JOB: Both end lines count: copy exactly from the line that contains "its overall size." to the line that contains "before = set(bpy.data.objects)", and only those lines.

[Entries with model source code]
========
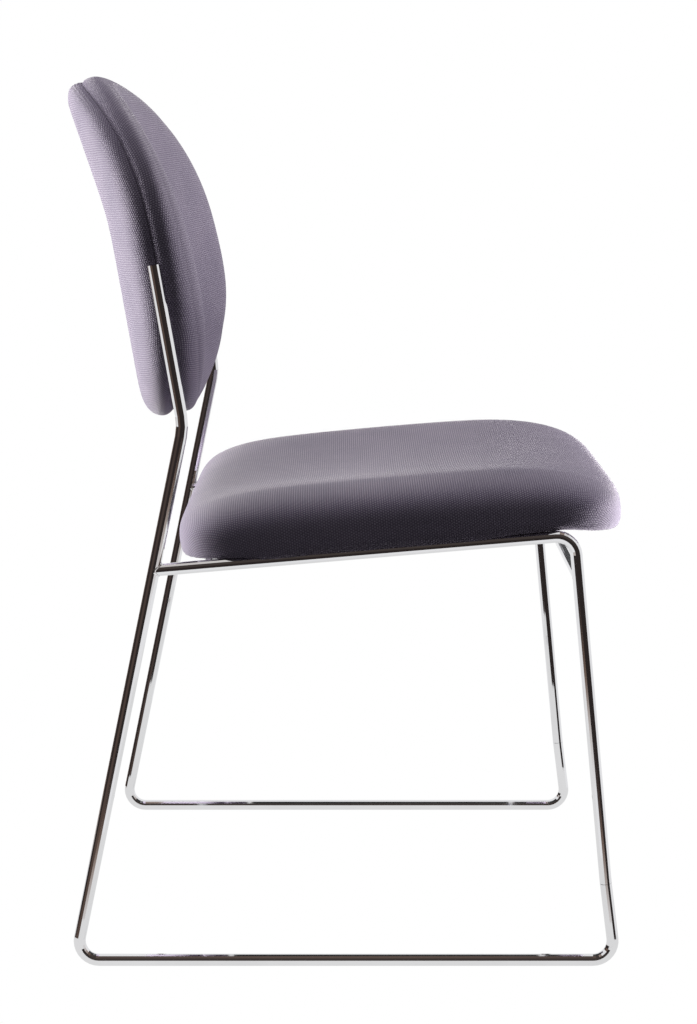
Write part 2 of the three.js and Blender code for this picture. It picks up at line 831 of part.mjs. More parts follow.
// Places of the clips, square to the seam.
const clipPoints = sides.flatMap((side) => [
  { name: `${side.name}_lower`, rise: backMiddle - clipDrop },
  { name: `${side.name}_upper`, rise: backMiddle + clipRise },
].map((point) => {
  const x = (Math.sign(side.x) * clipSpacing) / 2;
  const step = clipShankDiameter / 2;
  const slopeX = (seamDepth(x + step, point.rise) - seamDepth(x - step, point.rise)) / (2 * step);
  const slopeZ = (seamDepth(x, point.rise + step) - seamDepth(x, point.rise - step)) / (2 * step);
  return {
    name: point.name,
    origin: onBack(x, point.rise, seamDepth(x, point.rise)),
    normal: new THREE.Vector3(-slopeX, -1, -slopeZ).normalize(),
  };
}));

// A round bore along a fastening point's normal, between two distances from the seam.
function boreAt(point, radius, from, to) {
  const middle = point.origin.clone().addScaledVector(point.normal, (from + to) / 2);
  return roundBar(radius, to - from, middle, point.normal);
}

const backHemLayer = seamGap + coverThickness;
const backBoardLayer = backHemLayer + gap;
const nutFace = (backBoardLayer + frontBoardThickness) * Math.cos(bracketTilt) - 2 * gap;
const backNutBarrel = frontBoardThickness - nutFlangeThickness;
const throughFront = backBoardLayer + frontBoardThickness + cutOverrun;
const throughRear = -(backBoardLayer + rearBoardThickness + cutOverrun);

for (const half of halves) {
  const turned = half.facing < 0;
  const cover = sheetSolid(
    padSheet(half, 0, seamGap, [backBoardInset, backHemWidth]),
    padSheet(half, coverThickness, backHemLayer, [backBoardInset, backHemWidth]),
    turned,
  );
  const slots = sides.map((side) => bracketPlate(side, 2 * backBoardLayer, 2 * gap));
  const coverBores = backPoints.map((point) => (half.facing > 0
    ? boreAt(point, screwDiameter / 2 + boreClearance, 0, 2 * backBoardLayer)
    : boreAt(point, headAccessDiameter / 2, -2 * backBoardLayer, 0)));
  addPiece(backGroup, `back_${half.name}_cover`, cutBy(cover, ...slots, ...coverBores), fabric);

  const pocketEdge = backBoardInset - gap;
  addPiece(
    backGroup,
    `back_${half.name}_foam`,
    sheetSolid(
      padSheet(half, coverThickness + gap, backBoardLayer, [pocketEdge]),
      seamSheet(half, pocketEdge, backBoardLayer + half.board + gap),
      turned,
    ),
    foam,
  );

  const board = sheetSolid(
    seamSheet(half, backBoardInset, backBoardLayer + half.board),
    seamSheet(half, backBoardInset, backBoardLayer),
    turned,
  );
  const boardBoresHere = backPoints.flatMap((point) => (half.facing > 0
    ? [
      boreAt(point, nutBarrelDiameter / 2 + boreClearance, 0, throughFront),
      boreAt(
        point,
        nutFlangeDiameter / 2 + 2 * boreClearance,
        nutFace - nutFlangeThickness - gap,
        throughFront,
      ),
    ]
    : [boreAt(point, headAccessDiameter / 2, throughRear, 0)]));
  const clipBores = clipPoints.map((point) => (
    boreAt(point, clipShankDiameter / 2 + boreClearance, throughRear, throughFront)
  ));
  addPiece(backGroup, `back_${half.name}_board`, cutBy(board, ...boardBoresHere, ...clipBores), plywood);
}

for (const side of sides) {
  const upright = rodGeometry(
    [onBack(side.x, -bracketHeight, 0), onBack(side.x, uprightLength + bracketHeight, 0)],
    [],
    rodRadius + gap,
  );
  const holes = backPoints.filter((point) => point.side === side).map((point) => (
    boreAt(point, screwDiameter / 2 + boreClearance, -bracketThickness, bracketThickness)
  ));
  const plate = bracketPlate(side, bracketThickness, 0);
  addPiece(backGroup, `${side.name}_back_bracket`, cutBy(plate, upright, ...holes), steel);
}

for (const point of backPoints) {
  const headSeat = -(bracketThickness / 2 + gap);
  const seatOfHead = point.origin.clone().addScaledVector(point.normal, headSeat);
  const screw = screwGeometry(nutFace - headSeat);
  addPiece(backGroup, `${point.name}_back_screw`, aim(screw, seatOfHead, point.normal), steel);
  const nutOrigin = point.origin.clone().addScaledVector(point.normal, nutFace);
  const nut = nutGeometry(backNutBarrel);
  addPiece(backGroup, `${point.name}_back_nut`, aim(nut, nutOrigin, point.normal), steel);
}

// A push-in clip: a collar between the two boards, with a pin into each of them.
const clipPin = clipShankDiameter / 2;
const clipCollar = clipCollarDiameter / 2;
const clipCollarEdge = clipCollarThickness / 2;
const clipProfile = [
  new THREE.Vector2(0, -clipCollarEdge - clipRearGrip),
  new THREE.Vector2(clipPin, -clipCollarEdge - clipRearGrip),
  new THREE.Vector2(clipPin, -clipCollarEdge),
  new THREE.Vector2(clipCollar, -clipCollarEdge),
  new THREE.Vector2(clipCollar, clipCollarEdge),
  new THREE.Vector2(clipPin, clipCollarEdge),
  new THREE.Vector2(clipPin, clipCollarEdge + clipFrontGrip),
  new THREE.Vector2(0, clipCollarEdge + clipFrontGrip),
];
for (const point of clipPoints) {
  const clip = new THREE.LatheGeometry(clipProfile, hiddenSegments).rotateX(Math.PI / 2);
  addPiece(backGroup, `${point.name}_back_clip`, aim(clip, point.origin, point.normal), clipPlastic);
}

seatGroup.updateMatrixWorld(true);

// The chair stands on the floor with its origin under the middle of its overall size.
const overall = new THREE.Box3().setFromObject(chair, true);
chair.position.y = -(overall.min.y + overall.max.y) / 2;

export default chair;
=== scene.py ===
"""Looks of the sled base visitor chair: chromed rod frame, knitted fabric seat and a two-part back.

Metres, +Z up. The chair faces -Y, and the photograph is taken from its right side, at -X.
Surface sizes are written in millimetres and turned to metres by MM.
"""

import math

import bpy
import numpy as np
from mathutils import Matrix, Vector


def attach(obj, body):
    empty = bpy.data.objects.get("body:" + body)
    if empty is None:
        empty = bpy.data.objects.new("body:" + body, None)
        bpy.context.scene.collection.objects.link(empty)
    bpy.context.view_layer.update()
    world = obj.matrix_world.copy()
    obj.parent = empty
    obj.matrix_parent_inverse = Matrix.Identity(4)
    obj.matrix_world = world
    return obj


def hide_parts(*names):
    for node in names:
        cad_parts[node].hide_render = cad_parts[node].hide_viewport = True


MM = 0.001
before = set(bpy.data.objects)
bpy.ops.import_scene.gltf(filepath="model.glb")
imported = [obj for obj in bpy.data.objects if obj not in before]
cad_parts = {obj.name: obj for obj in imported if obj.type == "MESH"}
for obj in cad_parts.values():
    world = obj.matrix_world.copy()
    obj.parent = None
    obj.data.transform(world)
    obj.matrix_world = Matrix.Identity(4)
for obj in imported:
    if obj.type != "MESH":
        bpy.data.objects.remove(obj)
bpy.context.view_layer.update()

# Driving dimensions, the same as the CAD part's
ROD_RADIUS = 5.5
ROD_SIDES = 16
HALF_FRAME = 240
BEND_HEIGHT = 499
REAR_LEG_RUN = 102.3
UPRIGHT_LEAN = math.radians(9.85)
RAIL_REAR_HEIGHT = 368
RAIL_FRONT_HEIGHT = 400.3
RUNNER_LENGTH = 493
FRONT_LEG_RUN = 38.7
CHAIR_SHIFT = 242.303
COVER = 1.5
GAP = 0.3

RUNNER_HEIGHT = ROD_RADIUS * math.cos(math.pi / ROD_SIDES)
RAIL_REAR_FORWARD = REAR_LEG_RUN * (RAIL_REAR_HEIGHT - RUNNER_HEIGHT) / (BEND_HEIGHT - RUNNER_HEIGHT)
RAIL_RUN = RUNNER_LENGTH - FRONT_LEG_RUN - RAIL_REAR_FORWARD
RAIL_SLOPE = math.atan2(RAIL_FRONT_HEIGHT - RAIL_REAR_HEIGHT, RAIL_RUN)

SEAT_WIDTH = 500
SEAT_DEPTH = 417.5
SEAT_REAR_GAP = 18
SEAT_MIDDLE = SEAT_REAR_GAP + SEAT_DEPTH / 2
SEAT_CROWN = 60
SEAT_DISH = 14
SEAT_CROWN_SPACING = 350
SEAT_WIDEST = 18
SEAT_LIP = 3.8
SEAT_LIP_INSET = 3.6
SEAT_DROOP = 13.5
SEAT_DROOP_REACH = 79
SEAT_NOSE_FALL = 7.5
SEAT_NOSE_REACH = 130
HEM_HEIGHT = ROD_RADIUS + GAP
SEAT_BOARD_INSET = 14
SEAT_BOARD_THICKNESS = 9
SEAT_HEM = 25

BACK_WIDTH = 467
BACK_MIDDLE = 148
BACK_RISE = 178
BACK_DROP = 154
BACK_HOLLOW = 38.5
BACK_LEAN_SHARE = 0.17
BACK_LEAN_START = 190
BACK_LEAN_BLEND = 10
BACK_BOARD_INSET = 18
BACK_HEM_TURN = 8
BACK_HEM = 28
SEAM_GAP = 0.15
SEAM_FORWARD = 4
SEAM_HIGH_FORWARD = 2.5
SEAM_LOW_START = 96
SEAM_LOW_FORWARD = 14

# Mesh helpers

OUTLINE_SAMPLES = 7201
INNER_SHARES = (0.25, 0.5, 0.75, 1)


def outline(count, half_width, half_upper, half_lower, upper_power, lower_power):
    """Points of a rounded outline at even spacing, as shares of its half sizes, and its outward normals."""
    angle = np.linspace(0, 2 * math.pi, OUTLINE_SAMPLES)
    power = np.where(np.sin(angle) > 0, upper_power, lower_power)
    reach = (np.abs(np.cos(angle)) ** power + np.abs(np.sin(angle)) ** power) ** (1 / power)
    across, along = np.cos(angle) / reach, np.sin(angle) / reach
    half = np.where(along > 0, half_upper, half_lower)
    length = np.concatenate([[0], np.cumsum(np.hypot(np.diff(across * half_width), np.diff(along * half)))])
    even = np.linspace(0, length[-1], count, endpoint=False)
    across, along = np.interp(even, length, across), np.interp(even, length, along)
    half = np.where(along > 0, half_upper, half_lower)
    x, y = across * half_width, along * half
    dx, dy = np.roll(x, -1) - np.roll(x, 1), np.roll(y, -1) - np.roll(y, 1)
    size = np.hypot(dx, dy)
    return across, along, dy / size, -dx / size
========
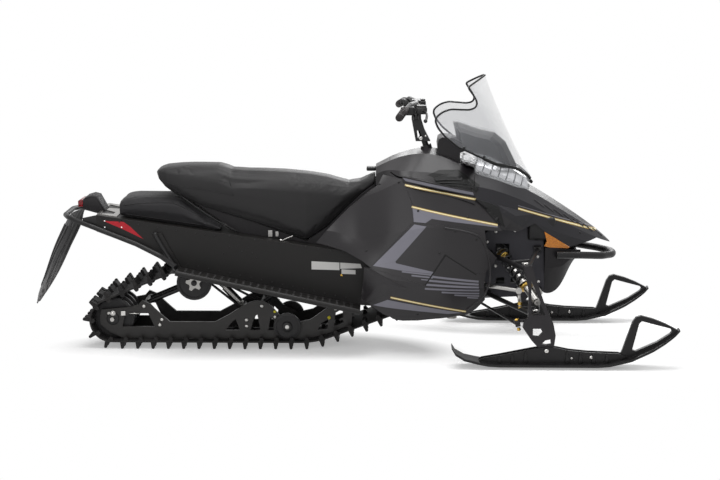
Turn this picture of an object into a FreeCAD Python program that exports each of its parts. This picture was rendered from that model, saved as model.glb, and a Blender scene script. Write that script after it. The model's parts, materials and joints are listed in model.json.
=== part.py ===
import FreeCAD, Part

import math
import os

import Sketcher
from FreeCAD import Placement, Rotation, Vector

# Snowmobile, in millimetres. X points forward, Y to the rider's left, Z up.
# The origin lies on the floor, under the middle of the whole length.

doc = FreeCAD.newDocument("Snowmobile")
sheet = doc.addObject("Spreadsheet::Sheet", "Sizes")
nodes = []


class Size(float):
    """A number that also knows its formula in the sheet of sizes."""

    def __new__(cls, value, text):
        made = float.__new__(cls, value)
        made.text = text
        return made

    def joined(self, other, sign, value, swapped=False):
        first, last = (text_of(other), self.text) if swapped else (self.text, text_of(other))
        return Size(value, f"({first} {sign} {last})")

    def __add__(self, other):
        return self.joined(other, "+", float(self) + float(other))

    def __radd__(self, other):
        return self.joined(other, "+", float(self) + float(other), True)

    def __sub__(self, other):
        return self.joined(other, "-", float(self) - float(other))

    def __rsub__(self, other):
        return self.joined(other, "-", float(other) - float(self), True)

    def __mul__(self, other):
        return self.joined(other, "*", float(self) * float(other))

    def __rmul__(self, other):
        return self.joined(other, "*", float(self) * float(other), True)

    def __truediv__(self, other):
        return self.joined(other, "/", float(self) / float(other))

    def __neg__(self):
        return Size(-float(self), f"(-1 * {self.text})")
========
REPLY TO THE TASK:
// The chair stands on the floor with its origin under the middle of its overall size.
const overall = new THREE.Box3().setFromObject(chair, true);
chair.position.y = -(overall.min.y + overall.max.y) / 2;

export default chair;
=== scene.py ===
"""Looks of the sled base visitor chair: chromed rod frame, knitted fabric seat and a two-part back.

Metres, +Z up. The chair faces -Y, and the photograph is taken from its right side, at -X.
Surface sizes are written in millimetres and turned to metres by MM.
"""

import math

import bpy
import numpy as np
from mathutils import Matrix, Vector


def attach(obj, body):
    empty = bpy.data.objects.get("body:" + body)
    if empty is None:
        empty = bpy.data.objects.new("body:" + body, None)
        bpy.context.scene.collection.objects.link(empty)
    bpy.context.view_layer.update()
    world = obj.matrix_world.copy()
    obj.parent = empty
    obj.matrix_parent_inverse = Matrix.Identity(4)
    obj.matrix_world = world
    return obj


def hide_parts(*names):
    for node in names:
        cad_parts[node].hide_render = cad_parts[node].hide_viewport = True


MM = 0.001
before = set(bpy.data.objects)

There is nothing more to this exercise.